Goal of the exercise -
Gather up the lines that contain "joints".

Material provided -

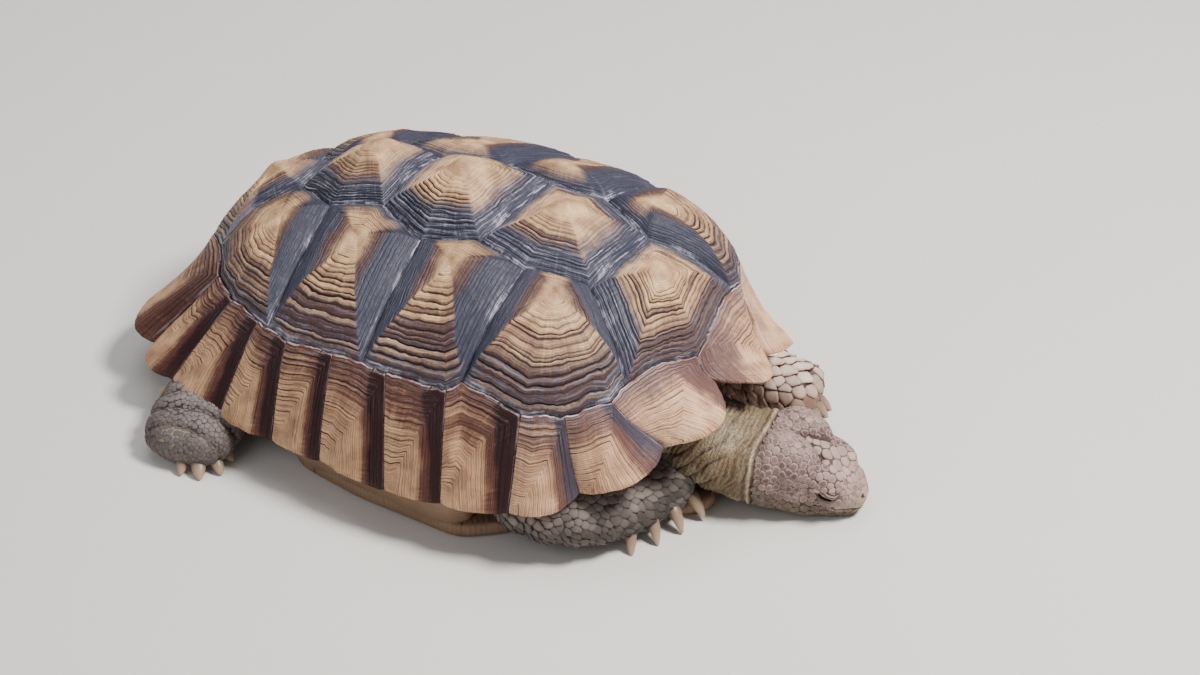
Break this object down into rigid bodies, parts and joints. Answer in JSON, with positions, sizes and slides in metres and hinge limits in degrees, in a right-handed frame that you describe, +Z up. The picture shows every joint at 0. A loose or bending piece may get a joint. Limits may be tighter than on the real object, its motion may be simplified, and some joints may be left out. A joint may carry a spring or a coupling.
{
  "type": "sulcata tortoise",
  "caption": "Life-size still model of a resting African spurred tortoise: ridged domed shell, head lowered to the ground and turned aside, forearms folded in front.",
  "frame": {"origin": "middle of the flat underside of the plastron, on the midline, at floor level", "axes": "+X forward to the head, +Y to the animal's left, +Z up"},
  "size_m": [0.5892, 0.436, 0.2129],
  "materials": {
    "vertebral_horn": "worn matt horn, growth rings",
    "costal_horn": "worn matt horn, growth rings",
    "marginal_horn": "smoother horn, half matt",
    "plastron_horn": "scuffed matt horn",
    "body_skin": "dry wrinkled skin",
    "head_skin": "scaled skin, matt",
    "limb_skin": "thick scaled skin, dusty",
    "claw_horn": "blunt half matt horn",
    "eye": "wet gloss"
  },
  "bodies": {
    "root": {"head": "head_skin", "eye_left": "eye", "eye_right": "eye", "neck": "body_skin", "trunk": "body_skin", "plastron": "plastron_horn", "foreleg_left": "limb_skin", "foreleg_right": "limb_skin", "hindleg_left": "limb_skin", "hindleg_right": "limb_skin", "tail": "limb_skin", "vertebral_1": "vertebral_horn", "vertebral_2": "vertebral_horn", "vertebral_3": "vertebral_horn", "vertebral_4": "vertebral_horn", "vertebral_5": "vertebral_horn", "costal_1_left": "costal_horn", "costal_2_left": "costal_horn", "costal_3_left": "costal_horn", "costal_4_left": "costal_horn", "costal_1_right": "costal_horn", "costal_2_right": "costal_horn", "costal_3_right": "costal_horn", "costal_4_right": "costal_horn", "marginal_01_left": "marginal_horn", "marginal_02_left": "marginal_horn", "marginal_03_left": "marginal_horn", "marginal_04_left": "marginal_horn", "marginal_05_left": "marginal_horn", "marginal_06_left": "marginal_horn", "marginal_07_left": "marginal_horn", "marginal_08_left": "marginal_horn", "marginal_09_left": "marginal_horn", "marginal_10_left": "marginal_horn", "marginal_11_left": "marginal_horn", "marginal_01_right": "marginal_horn", "marginal_02_right": "marginal_horn", "marginal_03_right": "marginal_horn", "marginal_04_right": "marginal_horn", "marginal_05_right": "marginal_horn", "marginal_06_right": "marginal_horn", "marginal_07_right": "marginal_horn", "marginal_08_right": "marginal_horn", "marginal_09_right": "marginal_horn", "marginal_10_right": "marginal_horn", "marginal_11_right": "marginal_horn", "supracaudal": "marginal_horn"}
  },
  "joints": []
}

Expected output -
Break this object down into rigid bodies, parts and joints. Answer in JSON, with positions, sizes and slides in metres and hinge limits in degrees, in a right-handed frame that you describe, +Z up. The picture shows every joint at 0. A loose or bending piece may get a joint. Limits may be tighter than on the real object, its motion may be simplified, and some joints may be left out. A joint may carry a spring or a coupling.
  "joints": []